Les sources d'incertitude sont donc nombreuses : mosaïque d'habitats sur un même site offrant des lieux hétérogènes de prélèvement et récolte, fluctuation naturelle (spatiale et temporelle) des populations sur les substrats ou selon les méso-habitats, définition de la surface ou volume correct des collectes, choix de la méthode technique d'échantillonnage (agitation, peignage), effet opérateur (erreurs d’extraction et d’identification), sous-traitement quantitatif de l'échantillon, difficulté de prise en compte des taxons rares…

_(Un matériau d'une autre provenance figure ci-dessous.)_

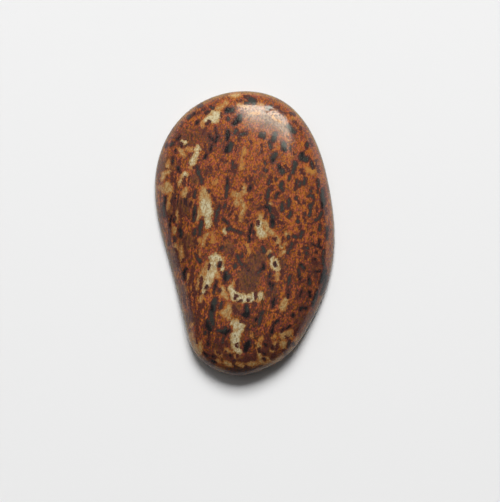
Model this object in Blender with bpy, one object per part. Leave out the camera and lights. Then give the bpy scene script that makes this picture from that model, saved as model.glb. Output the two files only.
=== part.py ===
"""A tumbled and polished pebble of mugglestone, lying on the small flat spot under it.

The pebble is one solid. A sphere, made from a finely cut cube, is drawn out to a measured outline
seen from above, and takes the height of a full, cushion-like crown over that outline.
Blender units are metres, with +Z up. The design below is in millimetres.
"""

import math

import bmesh
import bpy
import numpy as np
from mathutils import Vector, noise

MM = 0.001

# The outline seen from above, clockwise from its far end: each point is (x, y) in millimetres.
OUTLINE = [
    (-0.10, 12.30),
    (3.45, 11.40),
    (5.85, 8.70),
    (7.35, 4.05),
    (7.80, -0.60),
    (7.10, -4.70),
    (5.65, -7.85),
    (3.70, -10.55),
    (1.60, -11.80),
    (-0.40, -12.30),
    (-2.70, -11.70),
    (-4.10, -10.55),
    (-5.10, -7.90),
    (-6.43, -2.65),
    (-7.65, 2.45),
    (-7.50, 6.30),
    (-5.30, 10.25),
]
OUTLINE_STEPS = 720

# The point that every height of the pebble narrows towards, as (x, y).
HEART = (0.15, 0.45)

# The widest line lies low, and rises towards both ends: its middle height above the lowest point, how
# far it goes above and below that, and how closely the rise keeps to the ends (2 is a plain wave).
RIM_HEIGHT = 0.7
RIM_RISE_TO_ENDS = 0.5
RIM_RISE_POWER = 5

# The crown's height above the widest line, and how much of the underside is worn flat.
CROWN_HEIGHT = 2.8
FLAT_WEAR = 0.012

# Fullness is the power of the outline's share in the height: 2 is an ellipse, more is squarer.
CROWN_FULLNESS = 2.8
CROWN_FULLNESS_TO_EAST = 0.3
KEEL_FULLNESS = 2.6

# How steeply the crown leaves the widest line: 0.5 is an ellipse's edge, more is gentler.
CROWN_EDGE = 0.58

# Tumbling leaves broad, shallow swells on the crown: their share of its height, and their length.
SWELL_SHARE = 0.12
SWELL_LENGTH = 9.0
SWELL_OFFSET = Vector((3.1, 8.4, 1.7))

# Cuts across each face of the cube that the sphere is made from.
CUTS = 25

STONE_COLOUR = (0.36, 0.12, 0.035, 1.0)
STONE_ROUGHNESS = 0.16


def closed_spline(points, steps):
    """Points along the smooth closed curve (a periodic cubic spline) through the given points."""
    knots = np.array(points)
    count = len(knots)
    ahead = np.roll(knots, -1, axis=0) - knots
    span = np.linalg.norm(ahead, axis=1)
    slope = ahead / span[:, None]
    before = np.roll(span, 1)
    system = np.zeros((count, count))
    for i in range(count):
        system[i, i - 1] = before[i]
        system[i, i] = 2 * (before[i] + span[i])
        system[i, (i + 1) % count] += span[i]
    bend = np.linalg.solve(system, 6 * (slope - np.roll(slope, 1, axis=0)))
    starts = np.concatenate([[0], np.cumsum(span)])
    along = np.linspace(0, starts[-1], steps, endpoint=False)
    i = np.searchsorted(starts, along, side="right") - 1
    j = (i + 1) % count
    left = (starts[i + 1] - along) / span[i]
    right = 1 - left
    curved = (left**3 - left)[:, None] * bend[i] + (right**3 - right)[:, None] * bend[j]
    return left[:, None] * knots[i] + right[:, None] * knots[j] + curved * (span[i] ** 2 / 6)[:, None]


def outline_reach():
    """The outline as two rows: the angle round the heart, rising, and how far the outline is there."""
    curve = closed_spline(OUTLINE, OUTLINE_STEPS) - np.array(HEART)
    angle = np.arctan2(curve[:, 1], curve[:, 0])
    order = np.argsort(angle)
    return angle[order], np.linalg.norm(curve, axis=1)[order]


def crown_fullness(angle):
    """The crown is squarer towards the east, at angle 0, and falls away more gently to the west."""
    return CROWN_FULLNESS + CROWN_FULLNESS_TO_EAST * math.cos(angle)


def on_pebble(direction, angles, reaches):
    """The pebble's surface point, in millimetres, for a unit direction from the sphere's middle."""
    share = min(math.hypot(direction.x, direction.y), 1.0)
    angle = math.atan2(direction.y, direction.x)
    reach = np.interp(angle, angles, reaches, period=2 * math.pi)
    x = HEART[0] + share * reach * math.cos(angle)
    y = HEART[1] + share * reach * math.sin(angle)
    rise = RIM_RISE_TO_ENDS * (2 * abs(math.sin(angle)) ** RIM_RISE_POWER - 1)
    if direction.z < 0:
        return Vector((x, y, (RIM_HEIGHT + rise) * (1 - math.sqrt(1 - share**KEEL_FULLNESS))))
    swell = 1 + SWELL_SHARE * noise.noise(Vector((x, y, 0)) / SWELL_LENGTH + SWELL_OFFSET)
    dome = CROWN_HEIGHT * swell * (1 - share ** crown_fullness(angle)) ** CROWN_EDGE
    return Vector((x, y, RIM_HEIGHT + rise * share**2 + dome))


def sphere_from_cube(cuts):
    """A unit sphere of even quads: a cube cut into a grid, with its points drawn onto the sphere."""
    ball = bmesh.new()
    bmesh.ops.create_cube(ball, size=2.0)
    bmesh.ops.subdivide_edges(ball, edges=ball.edges[:], cuts=cuts, use_grid_fill=True)
    for vert in ball.verts:
        even = Vector([math.tan(part * math.pi / 4) for part in vert.co])
        vert.co = even.normalized()
    return ball


def wear_flat(pebble):
    """Cuts the lowest part of the underside off flat and closes it with one face."""
    lowest = min(vert.co.z for vert in pebble.verts)
    parts = pebble.verts[:] + pebble.edges[:] + pebble.faces[:]
    cut = bmesh.ops.bisect_plane(
        pebble,
        geom=parts,
        dist=1e-5,
        plane_co=(0, 0, lowest + FLAT_WEAR),
        plane_no=(0, 0, -1),
        clear_outer=True,
    )
    rim = [part for part in cut["geom_cut"] if isinstance(part, bmesh.types.BMEdge)]
    bmesh.ops.edgeloop_fill(pebble, edges=rim)


def stand_at_origin(pebble):
    """Moves the pebble so that the middle of its box is over the origin and its base is at z = 0."""
    places = np.array([vert.co for vert in pebble.verts])
    low, high = places.min(axis=0), places.max(axis=0)
    middle = (low + high) / 2
    bmesh.ops.translate(pebble, verts=pebble.verts, vec=(-middle[0], -middle[1], -low[2]))


def stone_material():
    """Polished iron-rich jasper."""
    material = bpy.data.materials.new("polished_mugglestone")
    material.use_nodes = True
    shader = material.node_tree.nodes["Principled BSDF"]
    shader.inputs["Base Color"].default_value = STONE_COLOUR
    shader.inputs["Roughness"].default_value = STONE_ROUGHNESS
    shader.inputs["Metallic"].default_value = 0.0
    return material


def make_stone(collection):
    """The pebble as one named object."""
    angles, reaches = outline_reach()
    pebble = sphere_from_cube(CUTS)
    for vert in pebble.verts:
        vert.co = on_pebble(vert.co, angles, reaches)
    wear_flat(pebble)
    stand_at_origin(pebble)
    bmesh.ops.scale(pebble, verts=pebble.verts, vec=(MM, MM, MM))
    bmesh.ops.recalc_face_normals(pebble, faces=pebble.faces)
    mesh = bpy.data.meshes.new("stone")
    pebble.to_mesh(mesh)
    pebble.free()
    mesh.shade_smooth()
    stone = bpy.data.objects.new("stone", mesh)
    stone.data.materials.append(stone_material())
    collection.objects.link(stone)


def main():
    for old in list(bpy.data.objects):
        bpy.data.objects.remove(old, do_unlink=True)
    collection = bpy.data.collections.new("mugglestone")
    bpy.context.scene.collection.children.link(collection)
    make_stone(collection)


main()
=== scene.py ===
"""A tumbled and polished pebble of mugglestone on a pale floor, in soft light from above.

The pebble is one fine mesh that stands for the solid of the part. It follows the same outline and the
same crown, with its markings laid on as named strokes. Lengths are millimetres until a mesh is made.
"""

import math

import bmesh
import bpy
import numpy as np
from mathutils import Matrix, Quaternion, Vector, noise


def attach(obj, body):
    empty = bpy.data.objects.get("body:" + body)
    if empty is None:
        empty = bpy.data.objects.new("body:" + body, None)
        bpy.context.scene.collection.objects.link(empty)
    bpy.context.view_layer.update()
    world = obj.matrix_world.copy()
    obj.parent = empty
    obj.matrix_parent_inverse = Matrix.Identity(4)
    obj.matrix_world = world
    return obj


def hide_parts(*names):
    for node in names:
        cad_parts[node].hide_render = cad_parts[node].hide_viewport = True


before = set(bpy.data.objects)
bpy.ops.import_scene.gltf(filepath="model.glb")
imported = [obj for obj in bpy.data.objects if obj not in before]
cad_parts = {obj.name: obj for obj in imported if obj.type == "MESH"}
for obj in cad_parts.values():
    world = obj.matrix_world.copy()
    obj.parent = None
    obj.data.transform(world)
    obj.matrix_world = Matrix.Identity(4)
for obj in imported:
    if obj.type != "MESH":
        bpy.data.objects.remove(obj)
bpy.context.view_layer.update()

MM = 0.001

# The outline seen from above, clockwise from its far end, as (x, y).
OUTLINE = [
    (-0.10, 12.30),
    (3.45, 11.40),
    (5.85, 8.70),
    (7.35, 4.05),
    (7.80, -0.60),
    (7.10, -4.70),
    (5.65, -7.85),
    (3.70, -10.55),
    (1.60, -11.80),
    (-0.40, -12.30),
    (-2.70, -11.70),
    (-4.10, -10.55),
    (-5.10, -7.90),
    (-6.43, -2.65),
    (-7.65, 2.45),
    (-7.50, 6.30),
    (-5.30, 10.25),
]
OUTLINE_STEPS = 720

# The point that every height of the pebble narrows towards, as (x, y).
HEART = np.array((0.15, 0.45))

# The rim is the widest line. It lies low, and rises towards both ends: its middle height, how far it
# goes above and below that, and how closely the rise keeps to the ends.
RIM_HEIGHT = 0.7
RIM_RISE_TO_ENDS = 0.5
RIM_RISE_POWER = 5

# The crown's height above the rim, and how much of the underside is worn flat.
CROWN_HEIGHT = 2.8
FLAT_WEAR = 0.012

# Fullness is the power of the outline's share in the height: 2 is an ellipse, more is squarer. The
# crown's edge is how steeply it leaves the rim: 0.5 is an ellipse's, more is gentler.
CROWN_FULLNESS = 2.8
CROWN_FULLNESS_TO_EAST = 0.3
KEEL_FULLNESS = 2.6
CROWN_EDGE = 0.58

# Tumbling leaves broad, shallow swells on the crown: their share of its height, and their length.
SWELL_SHARE = 0.12
SWELL_LENGTH = 9.0
SWELL_OFFSET = Vector((3.1, 8.4, 1.7))

# Cuts across each face of the cube that the pebble is made from.
CUTS = 125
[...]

Des erreurs pouvant représenter 20 voire 25% du score total
On constate (non sans une certaine inquiétude) à la lecture de ce travail que l'accumulation de ces erreurs peut entraîner une variation de l’IBG (Indice biologique global) DCE jusqu'à 5 points d’écart, soit 25% de la note, et une variation de l’I2M2 (Indice invertébrés multimétriques) de 0,2, soit 20% de la note. Ce sont certes des valeurs maximales, mais elle peuvent très bien conduire à un déclassement ou surclassement erroné du cours d'eau analysé (dont la note détermine en général 4 ou 5 classes de qualité). Les gestionnaires en charge de la DCE sont d'ailleurs conscients du problème, puisqu'ils demandent des estimations d'incertitude, ce sur quoi ont travaillé divers projets européens depuis les années 2000 (AQEM, STAR, WISER). Une meilleure communication sur ces incertitudes serait bienvenue dans le discours des "sachants" lorsque les indicateurs viennent à se matérialiser dans des analyses et des décisions de terrain.

Outre l'intérêt de comprendre les principes et quelques éléments d'histoire de la bio-indication, exposés de manière claire, cette thèse montre de notre point de vue le caractère "work in progress" des constructions de connaissances en hydrobiologie / hydroécologie, avec au sein de la communauté savante beaucoup de débats, à différents niveaux (de la perfectibilité des méthodes à la discussion sur les trajectoires d'équilibre des écosystèmes ou les priorisations en stratégie de conservation / restauration). L'impact réglementaire à effet immédiat de la DCE 2000 et de ses déclinaisons nationales ne cesse donc de surprendre. On a l"impression assez nette que les décisions ont été prises avant de déployer les outils censés les fonder et valider, cela sur un calendrier manquant de réalisme (15 à 30 ans pour rétablir les écosystèmes dans leur état de référence présumé). Le gestionnaire de l'eau se réclame de l'écologie, mais sans forcément prendre la mesure de la complexité du vivant et des systèmes devant répondre à ses normes et ses évaluations.

Référence : Wiederkehr J (2015), Estimation des incertitudes associées aux indices macroinvertébrés et macrophytes pour l’évaluation de l'état écologique des cours d'eau, thèse, U Strasbourg, École doctorale des Sciences de la terre et environnement, 212 p.

Image : collecte de macro-invertébrés, Photo © Eawag, Elvira Mächler, tous droits réservés.